Live Event: Guiding and Native Fisheries with Hilary Hutcheson

MidCurrent Plus Live Event – May 13, 2026

Synopsis

This MidCurrent Plus live event pairs host Phil Monahan (Vermont) with guest Hilary Hutcheson — Montana guide, outfitter, and one of the most thoughtful voices on the native fisheries and conservation challenges of the Crown of the Continent — for a wide-ranging conversation on guiding the Flathead system, the character of a pure native trout fishery, and the climate realities reshaping Northwest Montana.

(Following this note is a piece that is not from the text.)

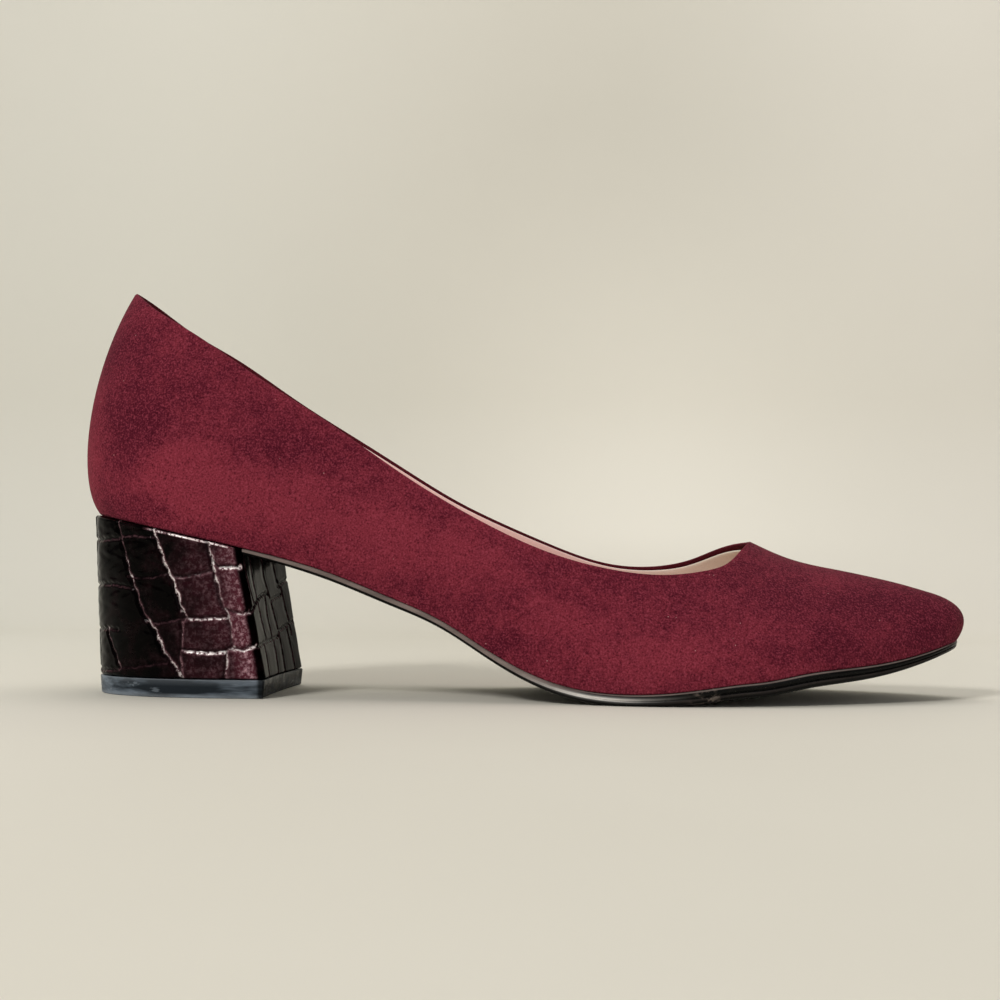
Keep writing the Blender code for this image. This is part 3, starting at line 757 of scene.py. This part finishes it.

Growing Up in Glacier — Hilary opens with the story of an upbringing few fly fishers can claim: a childhood inside Glacier National Park as the daughter of National Park Service employees, raised to read terrain, weather, and water from an early age. She started at Glacier Raft Company in junior high, took the oars as a whitewater guide in high school, and — in the wake of A River Runs Through It and the wave of interest that followed — she and her sister became among the first fly fishing guides working the region. Today she runs the outfitting business Glacier Anglers and owns Larry’s Fly and Supply in Columbia Falls, anchoring a guide service that grew directly out of the place she’s spent her life learning.

A Native, Wild Fishery — The Flathead system carries the highest level of river protection in the country under the Wild and Scenic Rivers Act, and Hilary makes the case that anglers don’t fully appreciate what that means until they fish it. There are no non-native species in the equation: the water belongs to Westslope cutthroat and bull trout, full stop. That changes everything about how the fishery feels and how it fishes — a native, wild, intact assemblage in water that’s never been planted over or muddled with introductions. Hillary frames it as one of the last places in the Lower 48 where you can fish a river that’s still doing what it’s always done.

Reading the Water and the Flies That Work — Guiding the Flathead drainage requires more than rowing skill — Hilary explains that the river system is dynamic enough that her guides need to be proficient in technical whitewater alongside the fishing. The system itself is low in nutrients, which sounds like a liability and turns out to be the opposite: with little subsurface buffet on offer, the native trout are ambitious, opportunistic, and famously willing to come up for big, visual attractors. The fishing leans hard into dry-fly work, and the flies tend to be bold profiles that play to the natives’ aggressive nature rather than imitate any specific hatch.

The Seasons of Northwest Montana — Hilary walks through the season as the fish themselves experience it: a main window that opens once trout move out of their tributaries and wintering water after runoff and runs strong through the end of October. Spring is its own conversation — high, off-color water that can sometimes shut the rivers down entirely, at which point she and her guides pivot to lake fishing rather than force a bad situation on moving water. It’s a rhythm dictated by snowpack, weather, and the river itself, and reading those signals is part of what guiding the region actually is.

Climate Grief and a Changing Landscape — The conversation turns serious as Hilary describes coming of age around climate science in the 1990s and watching, in the decades since, the place she knows best change in front of her. She talks about the degradation of pristine river conditions, the hybridization pressure native fish are facing, and water levels that swing in ways that affect everything from wildlife corridors to wildfire risk. Hilary introduces the term “climate grief” — sometimes called eco-grief — and describes the particular emotional weight carried by guides whose livelihoods and identities are bound to landscapes they’re watching shift in real time. It’s a candid passage, and one that gives the rest of the interview its center of gravity.

A Call to Action — When Phil asks what people can actually do, Hilary’s answer is direct: vote for climate champions. She points specifically to legislation like the Clean Air Act and the Inflation Reduction Act as examples of the kind of policy infrastructure that protects the rivers anglers care about, and she argues that supporting candidates who will defend that infrastructure is among the most consequential things a fly fisher can do beyond their time on the water.

Throughout, Hilary returns to a simple framing worth holding onto: the rivers of Northwest Montana are still wild and still native, but neither of those qualities is guaranteed. The anglers who love them are also the ones best positioned to defend them.